Extracted records:
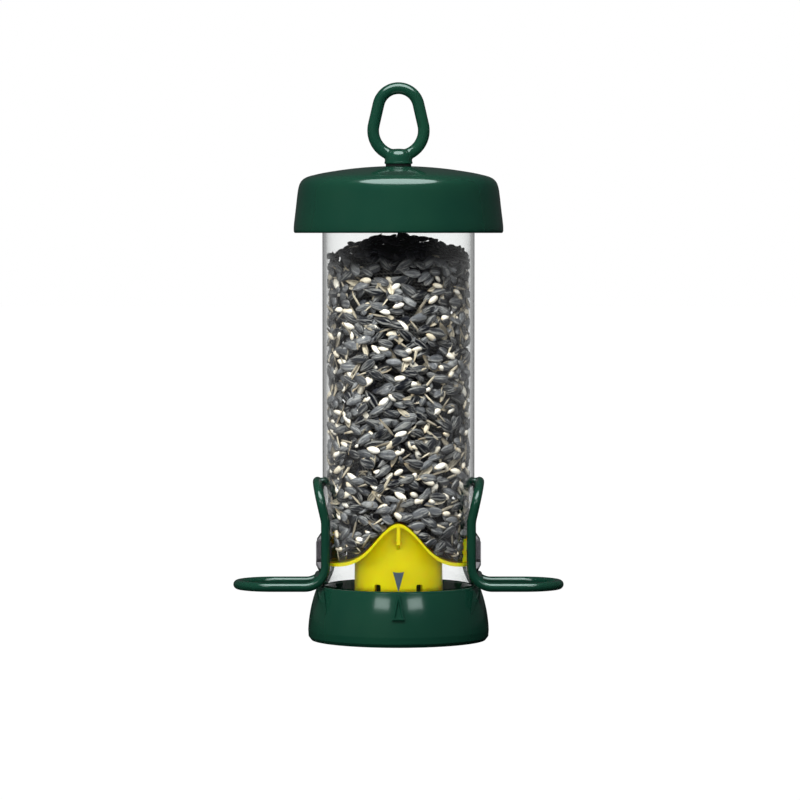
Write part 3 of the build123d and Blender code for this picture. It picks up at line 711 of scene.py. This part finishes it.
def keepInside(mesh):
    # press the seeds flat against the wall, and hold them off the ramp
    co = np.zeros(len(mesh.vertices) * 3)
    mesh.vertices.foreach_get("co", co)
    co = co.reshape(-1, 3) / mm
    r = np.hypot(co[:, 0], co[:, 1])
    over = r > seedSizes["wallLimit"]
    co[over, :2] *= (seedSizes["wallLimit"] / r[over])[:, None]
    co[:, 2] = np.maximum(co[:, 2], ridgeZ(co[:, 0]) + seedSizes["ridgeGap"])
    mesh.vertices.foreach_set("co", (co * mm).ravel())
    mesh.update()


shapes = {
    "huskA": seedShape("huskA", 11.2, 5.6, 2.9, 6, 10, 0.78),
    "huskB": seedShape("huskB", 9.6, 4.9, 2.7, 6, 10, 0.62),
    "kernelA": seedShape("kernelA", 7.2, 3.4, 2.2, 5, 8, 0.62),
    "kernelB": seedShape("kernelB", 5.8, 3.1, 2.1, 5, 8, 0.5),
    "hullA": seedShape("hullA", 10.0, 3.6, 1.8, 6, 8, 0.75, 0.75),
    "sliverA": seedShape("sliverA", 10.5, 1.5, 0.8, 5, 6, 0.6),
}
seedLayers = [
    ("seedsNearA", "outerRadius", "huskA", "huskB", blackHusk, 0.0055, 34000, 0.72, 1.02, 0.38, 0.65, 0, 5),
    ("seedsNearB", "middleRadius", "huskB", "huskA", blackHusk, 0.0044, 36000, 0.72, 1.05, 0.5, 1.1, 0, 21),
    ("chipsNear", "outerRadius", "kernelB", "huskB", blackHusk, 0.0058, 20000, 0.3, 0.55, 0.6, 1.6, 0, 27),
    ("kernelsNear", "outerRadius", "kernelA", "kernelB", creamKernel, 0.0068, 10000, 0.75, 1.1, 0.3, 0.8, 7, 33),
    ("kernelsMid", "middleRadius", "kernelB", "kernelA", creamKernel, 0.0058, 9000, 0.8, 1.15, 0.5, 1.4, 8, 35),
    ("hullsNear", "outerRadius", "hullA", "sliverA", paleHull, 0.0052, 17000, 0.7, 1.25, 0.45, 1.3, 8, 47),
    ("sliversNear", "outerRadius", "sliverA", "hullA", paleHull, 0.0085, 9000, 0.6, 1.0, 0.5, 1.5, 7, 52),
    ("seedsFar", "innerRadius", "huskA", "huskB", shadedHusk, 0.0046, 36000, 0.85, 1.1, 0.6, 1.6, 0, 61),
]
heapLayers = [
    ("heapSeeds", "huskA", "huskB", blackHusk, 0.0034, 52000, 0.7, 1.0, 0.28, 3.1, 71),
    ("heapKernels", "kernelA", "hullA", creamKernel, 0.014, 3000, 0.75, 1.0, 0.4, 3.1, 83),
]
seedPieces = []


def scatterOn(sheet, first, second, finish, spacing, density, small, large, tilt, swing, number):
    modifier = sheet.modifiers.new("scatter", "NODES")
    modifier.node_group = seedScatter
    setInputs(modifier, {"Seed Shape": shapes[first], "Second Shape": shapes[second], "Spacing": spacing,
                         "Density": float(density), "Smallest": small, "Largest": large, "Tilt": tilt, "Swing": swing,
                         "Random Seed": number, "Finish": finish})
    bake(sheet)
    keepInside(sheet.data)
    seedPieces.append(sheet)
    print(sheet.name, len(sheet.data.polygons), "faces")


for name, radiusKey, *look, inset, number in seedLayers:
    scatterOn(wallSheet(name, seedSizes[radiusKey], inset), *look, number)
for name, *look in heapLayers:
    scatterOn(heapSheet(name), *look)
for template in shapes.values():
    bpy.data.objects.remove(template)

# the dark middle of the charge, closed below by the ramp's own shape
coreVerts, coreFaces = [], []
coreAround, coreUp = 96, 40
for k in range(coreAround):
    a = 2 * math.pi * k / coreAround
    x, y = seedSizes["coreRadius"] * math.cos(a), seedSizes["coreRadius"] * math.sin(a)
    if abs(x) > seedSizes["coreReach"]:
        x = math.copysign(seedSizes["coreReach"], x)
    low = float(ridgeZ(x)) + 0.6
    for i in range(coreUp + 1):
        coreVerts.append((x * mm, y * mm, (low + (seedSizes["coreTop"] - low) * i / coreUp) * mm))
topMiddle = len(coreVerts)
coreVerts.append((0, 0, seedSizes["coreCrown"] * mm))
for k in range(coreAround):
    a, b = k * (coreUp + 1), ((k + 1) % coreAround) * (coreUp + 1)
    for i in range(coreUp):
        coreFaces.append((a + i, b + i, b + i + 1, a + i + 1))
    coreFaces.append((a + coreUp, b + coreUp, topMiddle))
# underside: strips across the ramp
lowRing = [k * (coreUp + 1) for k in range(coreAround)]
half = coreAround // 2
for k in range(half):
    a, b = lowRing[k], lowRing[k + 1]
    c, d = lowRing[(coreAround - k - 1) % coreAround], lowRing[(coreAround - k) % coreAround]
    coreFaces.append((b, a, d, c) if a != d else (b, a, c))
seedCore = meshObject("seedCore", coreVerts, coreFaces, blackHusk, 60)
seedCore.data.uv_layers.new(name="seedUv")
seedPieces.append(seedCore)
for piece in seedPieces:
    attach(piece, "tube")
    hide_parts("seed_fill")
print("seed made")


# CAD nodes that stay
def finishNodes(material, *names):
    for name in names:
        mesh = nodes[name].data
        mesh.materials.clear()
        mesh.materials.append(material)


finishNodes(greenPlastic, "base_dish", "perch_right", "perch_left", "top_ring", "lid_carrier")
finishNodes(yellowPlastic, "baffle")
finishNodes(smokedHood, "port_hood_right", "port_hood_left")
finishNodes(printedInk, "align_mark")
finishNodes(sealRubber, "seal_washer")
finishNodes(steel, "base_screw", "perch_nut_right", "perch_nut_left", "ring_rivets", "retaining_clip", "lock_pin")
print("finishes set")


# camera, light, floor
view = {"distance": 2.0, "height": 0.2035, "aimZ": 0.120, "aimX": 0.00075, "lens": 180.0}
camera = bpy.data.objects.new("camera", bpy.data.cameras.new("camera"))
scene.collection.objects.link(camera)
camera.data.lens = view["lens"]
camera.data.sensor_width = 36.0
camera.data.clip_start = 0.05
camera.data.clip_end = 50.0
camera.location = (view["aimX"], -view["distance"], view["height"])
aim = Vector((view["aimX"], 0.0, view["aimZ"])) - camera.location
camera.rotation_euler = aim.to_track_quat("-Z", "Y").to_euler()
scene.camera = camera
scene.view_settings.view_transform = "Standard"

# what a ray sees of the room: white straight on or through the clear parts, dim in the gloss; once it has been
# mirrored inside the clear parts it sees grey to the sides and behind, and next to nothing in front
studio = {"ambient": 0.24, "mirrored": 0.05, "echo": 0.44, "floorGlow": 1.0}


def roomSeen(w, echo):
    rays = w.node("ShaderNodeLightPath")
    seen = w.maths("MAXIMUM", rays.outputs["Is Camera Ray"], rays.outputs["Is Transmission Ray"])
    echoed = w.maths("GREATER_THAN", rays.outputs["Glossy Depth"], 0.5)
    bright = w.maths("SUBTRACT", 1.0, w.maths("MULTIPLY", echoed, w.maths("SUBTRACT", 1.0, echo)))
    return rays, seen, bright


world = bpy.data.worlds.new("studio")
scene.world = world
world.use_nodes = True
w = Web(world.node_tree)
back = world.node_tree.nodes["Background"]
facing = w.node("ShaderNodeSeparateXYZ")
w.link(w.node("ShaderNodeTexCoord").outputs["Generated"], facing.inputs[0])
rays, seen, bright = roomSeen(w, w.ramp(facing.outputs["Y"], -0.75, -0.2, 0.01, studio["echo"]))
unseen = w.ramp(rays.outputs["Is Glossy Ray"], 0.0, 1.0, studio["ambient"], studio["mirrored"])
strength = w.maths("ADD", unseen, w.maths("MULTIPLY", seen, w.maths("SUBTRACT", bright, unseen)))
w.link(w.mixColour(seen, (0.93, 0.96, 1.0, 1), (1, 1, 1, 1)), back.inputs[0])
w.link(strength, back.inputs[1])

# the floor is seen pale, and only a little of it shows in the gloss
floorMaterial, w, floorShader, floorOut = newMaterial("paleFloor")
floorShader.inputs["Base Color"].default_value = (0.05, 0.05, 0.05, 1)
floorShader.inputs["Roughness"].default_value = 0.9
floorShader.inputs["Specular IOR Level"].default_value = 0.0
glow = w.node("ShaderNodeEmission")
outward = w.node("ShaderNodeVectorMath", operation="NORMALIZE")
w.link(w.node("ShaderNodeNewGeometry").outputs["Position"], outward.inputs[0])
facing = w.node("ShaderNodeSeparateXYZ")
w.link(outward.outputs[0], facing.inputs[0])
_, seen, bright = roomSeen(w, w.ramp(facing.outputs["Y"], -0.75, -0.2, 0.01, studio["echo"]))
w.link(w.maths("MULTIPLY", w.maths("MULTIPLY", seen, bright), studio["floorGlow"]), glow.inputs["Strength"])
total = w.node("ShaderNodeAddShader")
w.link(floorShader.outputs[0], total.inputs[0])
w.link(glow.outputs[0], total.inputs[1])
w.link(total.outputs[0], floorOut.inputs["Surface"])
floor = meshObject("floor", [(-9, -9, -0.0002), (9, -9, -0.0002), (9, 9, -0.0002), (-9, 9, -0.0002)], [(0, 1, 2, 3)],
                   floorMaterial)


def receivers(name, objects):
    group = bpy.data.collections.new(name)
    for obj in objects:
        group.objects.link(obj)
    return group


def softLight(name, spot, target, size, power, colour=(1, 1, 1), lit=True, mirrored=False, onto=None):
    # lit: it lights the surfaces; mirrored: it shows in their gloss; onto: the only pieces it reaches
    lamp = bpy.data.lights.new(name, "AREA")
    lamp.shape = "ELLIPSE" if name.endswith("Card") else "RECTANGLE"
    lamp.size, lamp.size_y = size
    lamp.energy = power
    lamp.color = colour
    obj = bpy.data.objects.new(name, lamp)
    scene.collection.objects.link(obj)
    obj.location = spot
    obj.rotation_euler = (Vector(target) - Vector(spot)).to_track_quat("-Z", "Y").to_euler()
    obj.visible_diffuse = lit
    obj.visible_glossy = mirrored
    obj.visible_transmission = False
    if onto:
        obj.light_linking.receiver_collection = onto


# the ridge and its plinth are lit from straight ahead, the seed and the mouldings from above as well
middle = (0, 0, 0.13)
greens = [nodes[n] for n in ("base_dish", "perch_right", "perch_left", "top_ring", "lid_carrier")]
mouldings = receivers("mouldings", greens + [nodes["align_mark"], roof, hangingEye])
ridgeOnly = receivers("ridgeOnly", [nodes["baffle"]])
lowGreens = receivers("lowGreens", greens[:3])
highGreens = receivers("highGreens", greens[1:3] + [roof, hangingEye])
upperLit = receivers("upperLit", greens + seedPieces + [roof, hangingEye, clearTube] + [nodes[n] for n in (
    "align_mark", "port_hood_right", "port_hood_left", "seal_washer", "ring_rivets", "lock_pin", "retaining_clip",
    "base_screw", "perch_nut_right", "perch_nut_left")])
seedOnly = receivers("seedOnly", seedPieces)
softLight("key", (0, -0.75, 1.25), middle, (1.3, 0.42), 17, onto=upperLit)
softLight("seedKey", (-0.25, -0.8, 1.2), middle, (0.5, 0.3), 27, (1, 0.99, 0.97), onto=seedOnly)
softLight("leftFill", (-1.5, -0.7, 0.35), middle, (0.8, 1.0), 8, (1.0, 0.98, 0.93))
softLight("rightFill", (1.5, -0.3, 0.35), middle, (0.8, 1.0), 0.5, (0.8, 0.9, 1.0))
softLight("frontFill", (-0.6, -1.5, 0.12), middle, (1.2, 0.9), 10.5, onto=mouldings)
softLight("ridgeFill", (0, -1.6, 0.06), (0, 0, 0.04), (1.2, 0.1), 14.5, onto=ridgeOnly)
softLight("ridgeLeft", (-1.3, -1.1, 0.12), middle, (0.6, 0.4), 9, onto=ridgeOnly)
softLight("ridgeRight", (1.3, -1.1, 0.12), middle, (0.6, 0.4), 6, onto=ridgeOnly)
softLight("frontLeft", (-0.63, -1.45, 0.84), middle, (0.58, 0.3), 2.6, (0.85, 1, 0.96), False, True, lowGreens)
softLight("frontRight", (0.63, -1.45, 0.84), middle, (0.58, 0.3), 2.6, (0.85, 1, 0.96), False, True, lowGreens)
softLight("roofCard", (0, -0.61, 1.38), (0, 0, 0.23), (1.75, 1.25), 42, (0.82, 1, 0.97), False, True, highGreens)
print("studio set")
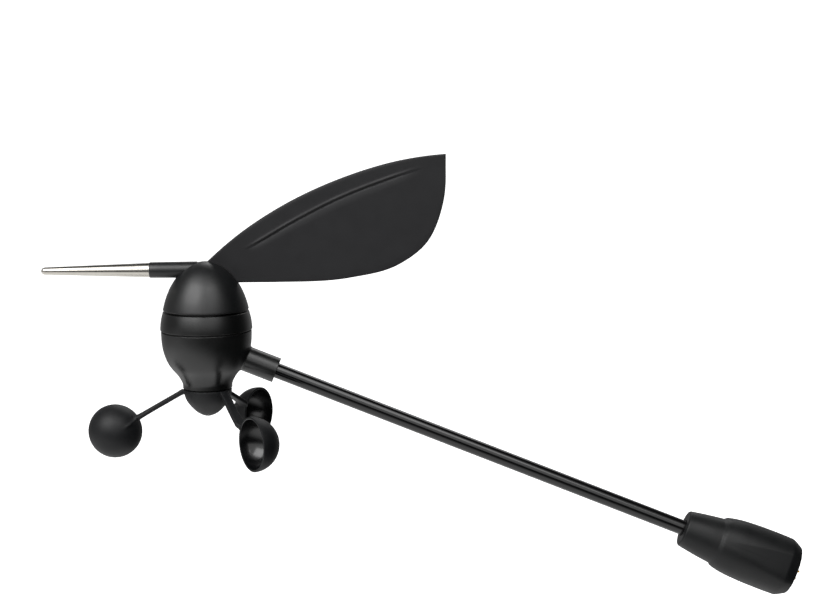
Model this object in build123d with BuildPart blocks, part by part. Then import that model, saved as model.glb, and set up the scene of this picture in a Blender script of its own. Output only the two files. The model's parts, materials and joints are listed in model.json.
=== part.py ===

* Short problem:
Reproduce the records above exactly, starting with the line that contains "Model this object" and ending with the last line.

* Task output:
Model this object in build123d with BuildPart blocks, part by part. Then import that model, saved as model.glb, and set up the scene of this picture in a Blender script of its own. Output only the two files. The model's parts, materials and joints are listed in model.json.
=== part.py ===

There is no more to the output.